The problem: From the listing below, extract every line containing "joints".

Source excerpt:
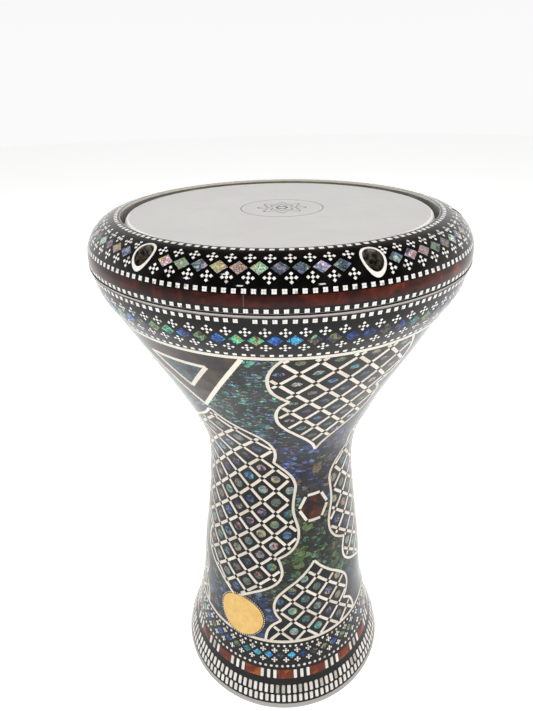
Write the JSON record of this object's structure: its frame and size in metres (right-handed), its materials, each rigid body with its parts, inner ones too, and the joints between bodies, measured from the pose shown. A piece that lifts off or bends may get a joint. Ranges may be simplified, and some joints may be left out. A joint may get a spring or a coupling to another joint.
{
  "type": "goblet drum",
  "caption": "Goblet drum with an inlaid cast shell, a film head on a hoop, and a tension ring drawn down by socket bolts in flush wells.",
  "frame": {"origin": "centre of the foot's rim, on the surface that the drum stands on", "axes": "+Z along the drum's axis towards the head; -Y faces the player's side with the gilt disc to its left"},
  "size_m": [0.28, 0.28, 0.4512],
  "materials": {
    "cast_aluminium": "sand-cast and turned, bare at the lips",
    "black_resin_inlay": "black resin set with shell and bone pieces under clear lacquer",
    "crushed_shell_inlay": "crushed blue-green shell in grey-black resin under clear lacquer",
    "pearl": "cream mother-of-pearl strip, lacquered",
    "tortoise": "red-brown imitation tortoiseshell, lacquered",
    "shell_centre": "iridescent shell, lacquered",
    "gold_disc": "satin gilt, plain",
    "ferrule": "cream tube cut flush with the shoulder",
    "film": "satin white polyester film",
    "hoop_aluminium": "rolled channel",
    "bond": "cast epoxy",
    "bolt_steel": "blackened steel",
    "washer_steel": "zinc-plated steel"
  },
  "bodies": {
    "shell": {"shell_casting": "cast_aluminium", "medallion_disc": "gold_disc", "medallion_border": "black_resin_inlay", "neck_hexagon_plaques": "tortoise", "gable_shell_centres": "shell_centre", "gable_tortoise_panels": "tortoise", "neck_inlay_sleeve": "crushed_shell_inlay", "foot_tortoise_blocks": "tortoise", "foot_inlay_band": "black_resin_inlay", "foot_pearl_ring": "pearl", "bowl_pearl_ring": "pearl", "bowl_inlay_band": "black_resin_inlay"},
    "rim": {"tension_ring": "cast_aluminium", "ring_inlay_shoulder": "black_resin_inlay", "ring_tortoise_band": "tortoise", "bolt_well_ferrules": "ferrule", "bolt_washers": "washer_steel"},
    "head": {"head_hoop": "hoop_aluminium", "head_bond": "bond", "head_film": "film"},
    "bolt_1": {"tuning_bolt_1": "bolt_steel"},
    "bolt_2": {"tuning_bolt_2": "bolt_steel"},
    "bolt_3": {"tuning_bolt_3": "bolt_steel"},
    "bolt_4": {"tuning_bolt_4": "bolt_steel"},
    "bolt_5": {"tuning_bolt_5": "bolt_steel"},
    "bolt_6": {"tuning_bolt_6": "bolt_steel"}
  },
  "joints": [
    {"name": "rim_lift", "type": "slide", "parent": "shell", "child": "rim", "axis": [0, 0, 1], "range_m": [0, 0.0135]},
    {"name": "head_lift", "type": "slide", "parent": "shell", "child": "head", "axis": [0, 0, 1], "range_m": [0, 0.0135]},
    {"name": "bolt_turn_1", "type": "hinge", "parent": "rim", "child": "bolt_1", "pos_m": [-0.07757, -0.10369, 0.4325], "axis": [0, 0, 1], "range_deg": [0, 4860.1]},
    {"name": "bolt_turn_2", "type": "hinge", "parent": "rim", "child": "bolt_2", "pos_m": [0.05101, -0.11903, 0.4325], "axis": [0, 0, 1], "range_deg": [0, 4860.1]},
    {"name": "bolt_turn_3", "type": "hinge", "parent": "rim", "child": "bolt_3", "pos_m": [0.12859, -0.01533, 0.4325], "axis": [0, 0, 1], "range_deg": [0, 4860.1]},
    {"name": "bolt_turn_4", "type": "hinge", "parent": "rim", "child": "bolt_4", "pos_m": [0.07757, 0.10369, 0.4325], "axis": [0, 0, 1], "range_deg": [0, 4860.1]},
    {"name": "bolt_turn_5", "type": "hinge", "parent": "rim", "child": "bolt_5", "pos_m": [-0.05101, 0.11903, 0.4325], "axis": [0, 0, 1], "range_deg": [0, 4860.1]},
    {"name": "bolt_turn_6", "type": "hinge", "parent": "rim", "child": "bolt_6", "pos_m": [-0.12859, 0.01533, 0.4325], "axis": [0, 0, 1], "range_deg": [0, 4860.1]}
  ],
  "couplings": [
    {"joint": "head_lift", "follows": "rim_lift", "ratio": 1},
    {"joint": "bolt_turn_1", "follows": "rim_lift", "rad_per_m": 6283.2},
    {"joint": "bolt_turn_2", "follows": "rim_lift", "rad_per_m": 6283.2},
    {"joint": "bolt_turn_3", "follows": "rim_lift", "rad_per_m": 6283.2},
    {"joint": "bolt_turn_4", "follows": "rim_lift", "rad_per_m": 6283.2},
    {"joint": "bolt_turn_5", "follows": "rim_lift", "rad_per_m": 6283.2},
    {"joint": "bolt_turn_6", "follows": "rim_lift", "rad_per_m": 6283.2}
  ]
}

Output below:
Write the JSON record of this object's structure: its frame and size in metres (right-handed), its materials, each rigid body with its parts, inner ones too, and the joints between bodies, measured from the pose shown. A piece that lifts off or bends may get a joint. Ranges may be simplified, and some joints may be left out. A joint may get a spring or a coupling to another joint.
  "joints": [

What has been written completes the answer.